(begin)
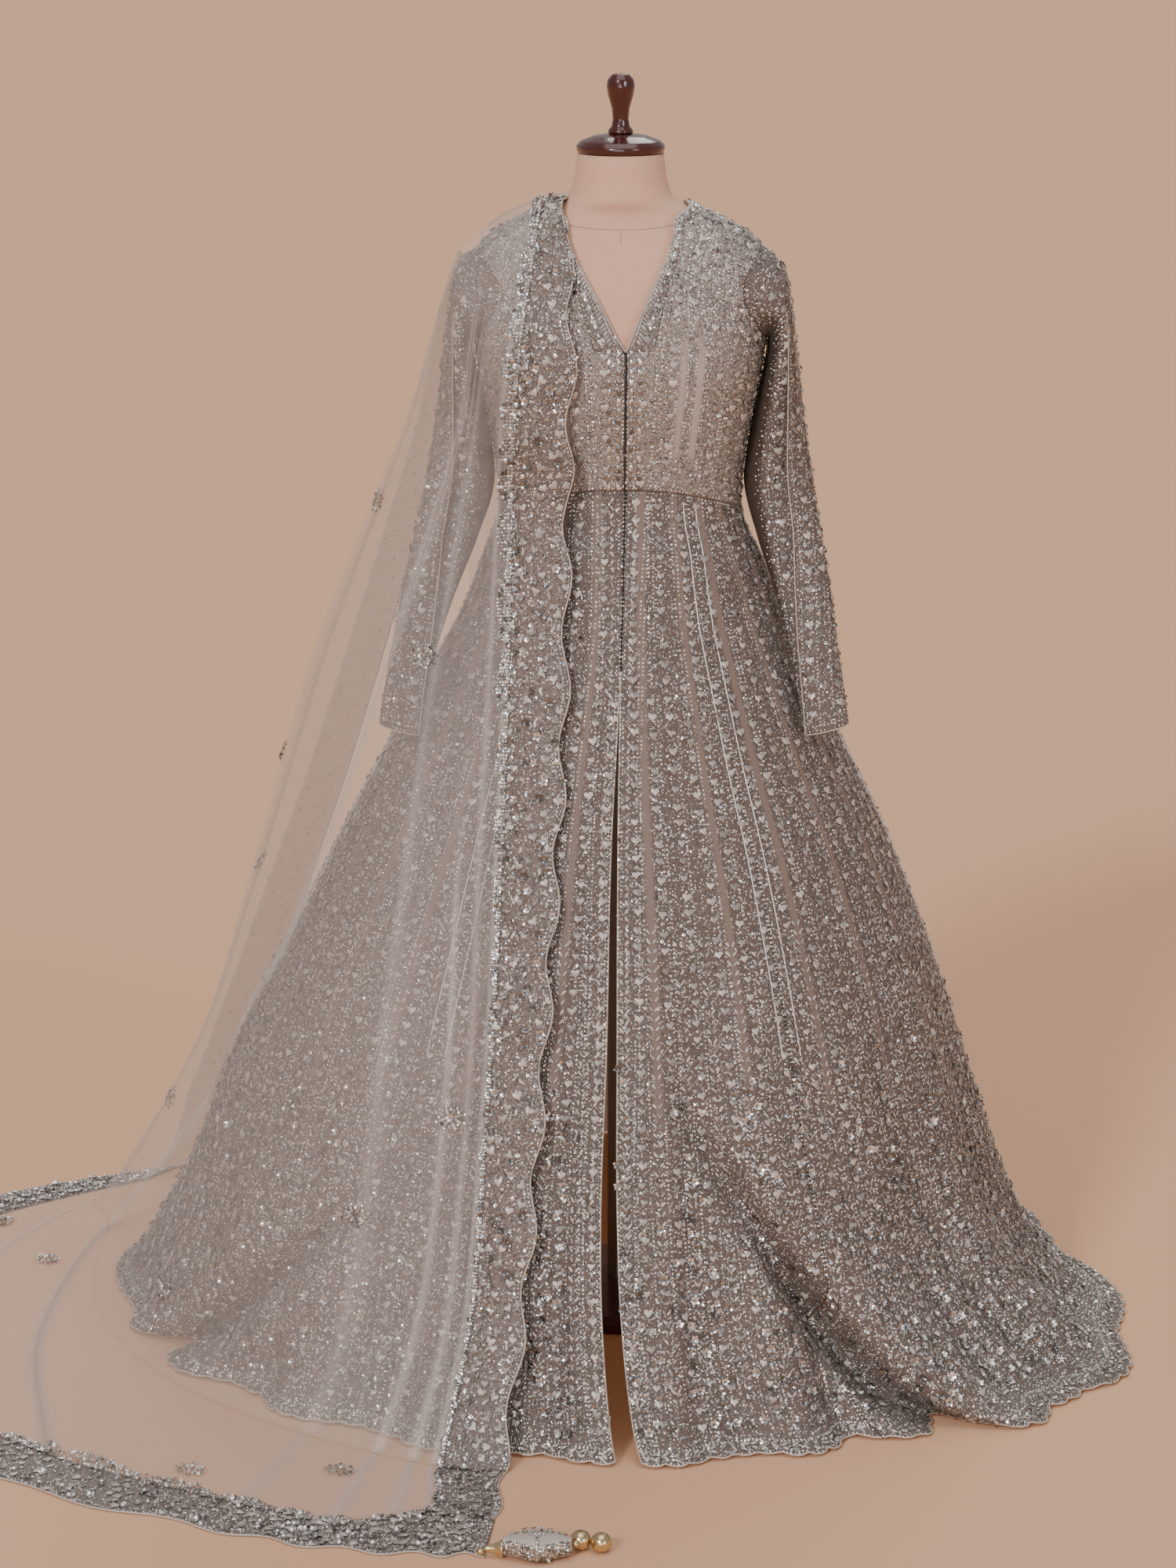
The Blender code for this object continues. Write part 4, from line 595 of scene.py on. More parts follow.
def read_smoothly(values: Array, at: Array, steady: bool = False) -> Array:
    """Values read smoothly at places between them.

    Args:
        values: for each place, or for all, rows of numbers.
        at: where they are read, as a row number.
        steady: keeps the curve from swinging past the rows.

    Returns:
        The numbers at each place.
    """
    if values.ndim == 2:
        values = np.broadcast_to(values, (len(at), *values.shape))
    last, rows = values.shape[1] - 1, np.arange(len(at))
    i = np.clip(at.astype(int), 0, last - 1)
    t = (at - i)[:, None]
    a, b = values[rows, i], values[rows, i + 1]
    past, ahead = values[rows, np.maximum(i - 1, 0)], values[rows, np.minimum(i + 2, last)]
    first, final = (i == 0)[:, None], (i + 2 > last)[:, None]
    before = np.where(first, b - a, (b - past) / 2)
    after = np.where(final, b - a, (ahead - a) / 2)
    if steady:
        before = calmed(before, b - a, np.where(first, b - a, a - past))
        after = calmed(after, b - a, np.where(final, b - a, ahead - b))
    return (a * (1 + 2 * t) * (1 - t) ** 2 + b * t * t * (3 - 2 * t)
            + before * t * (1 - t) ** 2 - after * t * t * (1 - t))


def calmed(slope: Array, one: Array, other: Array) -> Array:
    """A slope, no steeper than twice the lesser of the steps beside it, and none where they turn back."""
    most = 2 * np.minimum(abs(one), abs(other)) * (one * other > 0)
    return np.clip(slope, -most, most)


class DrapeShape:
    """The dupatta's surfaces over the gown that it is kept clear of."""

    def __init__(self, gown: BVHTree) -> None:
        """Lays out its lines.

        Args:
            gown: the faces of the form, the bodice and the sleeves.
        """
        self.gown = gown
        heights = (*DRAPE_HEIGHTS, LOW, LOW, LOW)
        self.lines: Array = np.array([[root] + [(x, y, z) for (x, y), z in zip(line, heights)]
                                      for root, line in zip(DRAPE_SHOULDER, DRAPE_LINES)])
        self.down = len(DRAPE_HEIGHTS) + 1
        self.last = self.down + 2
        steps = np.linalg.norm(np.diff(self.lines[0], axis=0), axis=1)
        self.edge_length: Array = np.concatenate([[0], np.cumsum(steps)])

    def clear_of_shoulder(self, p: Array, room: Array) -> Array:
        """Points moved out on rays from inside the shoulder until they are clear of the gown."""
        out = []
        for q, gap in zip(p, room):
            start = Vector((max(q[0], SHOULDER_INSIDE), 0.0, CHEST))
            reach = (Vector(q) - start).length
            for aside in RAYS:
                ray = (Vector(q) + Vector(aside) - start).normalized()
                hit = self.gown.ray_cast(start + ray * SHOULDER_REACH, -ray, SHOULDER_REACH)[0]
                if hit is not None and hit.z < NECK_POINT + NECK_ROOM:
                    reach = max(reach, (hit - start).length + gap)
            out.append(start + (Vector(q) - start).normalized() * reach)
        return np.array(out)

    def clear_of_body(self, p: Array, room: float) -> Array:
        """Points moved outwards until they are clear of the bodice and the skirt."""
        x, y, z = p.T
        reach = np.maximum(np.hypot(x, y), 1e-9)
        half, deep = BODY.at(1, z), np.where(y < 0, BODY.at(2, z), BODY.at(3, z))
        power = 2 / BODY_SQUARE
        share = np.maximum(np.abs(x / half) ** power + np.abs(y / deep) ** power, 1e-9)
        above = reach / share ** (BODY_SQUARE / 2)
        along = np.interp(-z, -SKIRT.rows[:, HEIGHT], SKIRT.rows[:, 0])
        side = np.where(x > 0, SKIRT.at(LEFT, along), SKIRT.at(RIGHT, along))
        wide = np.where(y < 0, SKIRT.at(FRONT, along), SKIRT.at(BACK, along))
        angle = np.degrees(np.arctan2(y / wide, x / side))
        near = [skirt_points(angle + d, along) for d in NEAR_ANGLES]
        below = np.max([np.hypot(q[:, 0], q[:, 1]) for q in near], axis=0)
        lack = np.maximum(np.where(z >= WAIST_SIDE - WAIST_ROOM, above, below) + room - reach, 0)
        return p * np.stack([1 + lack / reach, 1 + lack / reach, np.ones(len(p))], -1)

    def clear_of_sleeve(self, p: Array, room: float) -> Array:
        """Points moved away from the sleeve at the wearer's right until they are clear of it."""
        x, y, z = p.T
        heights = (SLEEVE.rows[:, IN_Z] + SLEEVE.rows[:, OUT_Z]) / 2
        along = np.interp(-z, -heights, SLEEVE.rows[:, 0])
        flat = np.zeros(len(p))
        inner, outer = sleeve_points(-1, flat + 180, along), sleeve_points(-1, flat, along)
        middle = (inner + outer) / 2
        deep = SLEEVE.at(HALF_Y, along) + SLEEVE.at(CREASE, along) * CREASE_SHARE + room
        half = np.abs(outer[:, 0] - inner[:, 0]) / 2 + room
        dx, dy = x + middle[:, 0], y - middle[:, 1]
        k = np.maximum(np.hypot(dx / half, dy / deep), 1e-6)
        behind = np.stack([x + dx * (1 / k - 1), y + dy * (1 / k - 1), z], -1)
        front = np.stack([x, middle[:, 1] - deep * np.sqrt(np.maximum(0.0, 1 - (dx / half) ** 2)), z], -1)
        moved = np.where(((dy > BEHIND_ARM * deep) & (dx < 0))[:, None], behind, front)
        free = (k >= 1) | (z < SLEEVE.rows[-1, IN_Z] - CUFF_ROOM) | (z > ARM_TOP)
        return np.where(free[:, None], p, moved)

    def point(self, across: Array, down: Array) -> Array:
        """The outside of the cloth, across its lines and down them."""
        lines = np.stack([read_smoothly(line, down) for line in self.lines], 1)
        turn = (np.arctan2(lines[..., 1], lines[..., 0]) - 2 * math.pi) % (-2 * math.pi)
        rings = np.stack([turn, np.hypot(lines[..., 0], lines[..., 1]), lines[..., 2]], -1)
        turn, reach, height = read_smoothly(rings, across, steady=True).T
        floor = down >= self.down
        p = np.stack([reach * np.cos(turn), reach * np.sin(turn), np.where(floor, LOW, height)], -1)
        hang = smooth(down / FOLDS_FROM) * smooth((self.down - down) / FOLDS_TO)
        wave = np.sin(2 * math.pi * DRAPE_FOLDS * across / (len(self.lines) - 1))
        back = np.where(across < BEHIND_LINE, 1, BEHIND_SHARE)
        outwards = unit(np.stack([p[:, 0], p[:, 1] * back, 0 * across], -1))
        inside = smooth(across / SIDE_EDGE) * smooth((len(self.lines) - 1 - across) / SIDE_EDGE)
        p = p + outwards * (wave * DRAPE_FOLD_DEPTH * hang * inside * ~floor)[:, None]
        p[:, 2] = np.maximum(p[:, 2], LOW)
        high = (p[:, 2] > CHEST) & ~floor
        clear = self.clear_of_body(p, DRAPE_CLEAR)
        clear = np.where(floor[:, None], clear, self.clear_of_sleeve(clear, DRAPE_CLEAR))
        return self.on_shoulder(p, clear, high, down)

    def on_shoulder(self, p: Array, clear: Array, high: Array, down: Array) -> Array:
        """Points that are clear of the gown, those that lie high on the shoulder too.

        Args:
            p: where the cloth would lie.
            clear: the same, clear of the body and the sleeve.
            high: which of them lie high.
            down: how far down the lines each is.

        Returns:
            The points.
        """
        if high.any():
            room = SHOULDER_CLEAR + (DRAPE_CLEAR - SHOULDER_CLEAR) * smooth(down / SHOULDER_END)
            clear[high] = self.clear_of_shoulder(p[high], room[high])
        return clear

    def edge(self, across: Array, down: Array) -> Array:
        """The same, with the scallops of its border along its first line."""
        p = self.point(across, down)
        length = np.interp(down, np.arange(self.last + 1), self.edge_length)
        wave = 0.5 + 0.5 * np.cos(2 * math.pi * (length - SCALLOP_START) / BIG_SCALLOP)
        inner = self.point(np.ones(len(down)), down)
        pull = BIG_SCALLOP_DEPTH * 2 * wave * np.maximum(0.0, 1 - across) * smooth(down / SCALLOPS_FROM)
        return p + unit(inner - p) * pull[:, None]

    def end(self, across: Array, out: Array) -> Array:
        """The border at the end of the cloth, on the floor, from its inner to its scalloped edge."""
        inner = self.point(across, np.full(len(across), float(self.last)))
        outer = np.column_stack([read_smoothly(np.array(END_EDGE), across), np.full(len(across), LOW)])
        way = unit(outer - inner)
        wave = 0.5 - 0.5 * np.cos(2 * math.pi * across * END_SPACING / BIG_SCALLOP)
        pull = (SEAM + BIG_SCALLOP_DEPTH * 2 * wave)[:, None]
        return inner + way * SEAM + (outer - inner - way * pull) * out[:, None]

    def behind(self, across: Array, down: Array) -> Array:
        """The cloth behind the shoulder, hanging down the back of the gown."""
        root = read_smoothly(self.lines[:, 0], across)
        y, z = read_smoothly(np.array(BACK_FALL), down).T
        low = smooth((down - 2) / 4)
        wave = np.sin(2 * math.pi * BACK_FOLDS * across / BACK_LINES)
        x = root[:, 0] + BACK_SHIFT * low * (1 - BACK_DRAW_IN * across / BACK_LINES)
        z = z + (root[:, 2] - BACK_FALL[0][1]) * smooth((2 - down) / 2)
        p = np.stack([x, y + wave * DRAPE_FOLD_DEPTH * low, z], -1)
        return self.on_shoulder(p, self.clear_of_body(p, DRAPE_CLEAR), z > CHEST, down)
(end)
• Aim of the exercise: Everything from the first line through the line containing "out its lines." should be quoted exactly, and nothing beyond it.

• Answer in full:
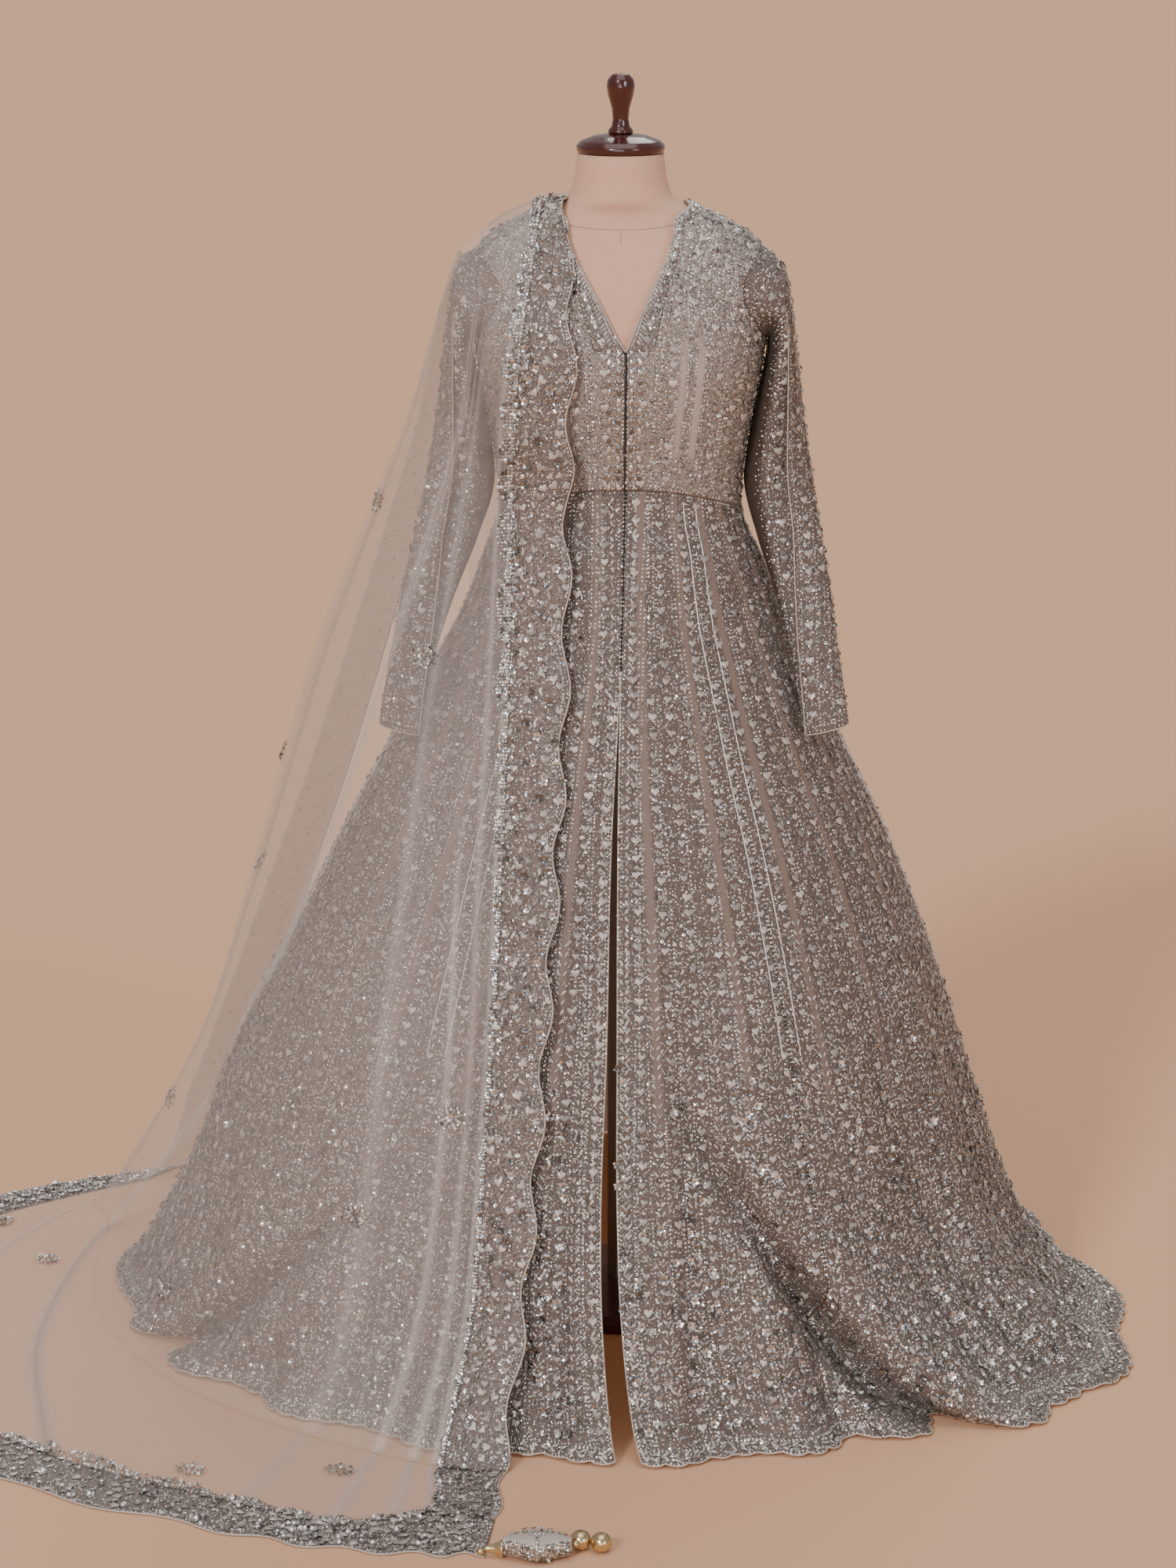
The Blender code for this object continues. Write part 4, from line 595 of scene.py on. More parts follow.
def read_smoothly(values: Array, at: Array, steady: bool = False) -> Array:
    """Values read smoothly at places between them.

    Args:
        values: for each place, or for all, rows of numbers.
        at: where they are read, as a row number.
        steady: keeps the curve from swinging past the rows.

    Returns:
        The numbers at each place.
    """
    if values.ndim == 2:
        values = np.broadcast_to(values, (len(at), *values.shape))
    last, rows = values.shape[1] - 1, np.arange(len(at))
    i = np.clip(at.astype(int), 0, last - 1)
    t = (at - i)[:, None]
    a, b = values[rows, i], values[rows, i + 1]
    past, ahead = values[rows, np.maximum(i - 1, 0)], values[rows, np.minimum(i + 2, last)]
    first, final = (i == 0)[:, None], (i + 2 > last)[:, None]
    before = np.where(first, b - a, (b - past) / 2)
    after = np.where(final, b - a, (ahead - a) / 2)
    if steady:
        before = calmed(before, b - a, np.where(first, b - a, a - past))
        after = calmed(after, b - a, np.where(final, b - a, ahead - b))
    return (a * (1 + 2 * t) * (1 - t) ** 2 + b * t * t * (3 - 2 * t)
            + before * t * (1 - t) ** 2 - after * t * t * (1 - t))


def calmed(slope: Array, one: Array, other: Array) -> Array:
    """A slope, no steeper than twice the lesser of the steps beside it, and none where they turn back."""
    most = 2 * np.minimum(abs(one), abs(other)) * (one * other > 0)
    return np.clip(slope, -most, most)


class DrapeShape:
    """The dupatta's surfaces over the gown that it is kept clear of."""

    def __init__(self, gown: BVHTree) -> None:
        """Lays out its lines.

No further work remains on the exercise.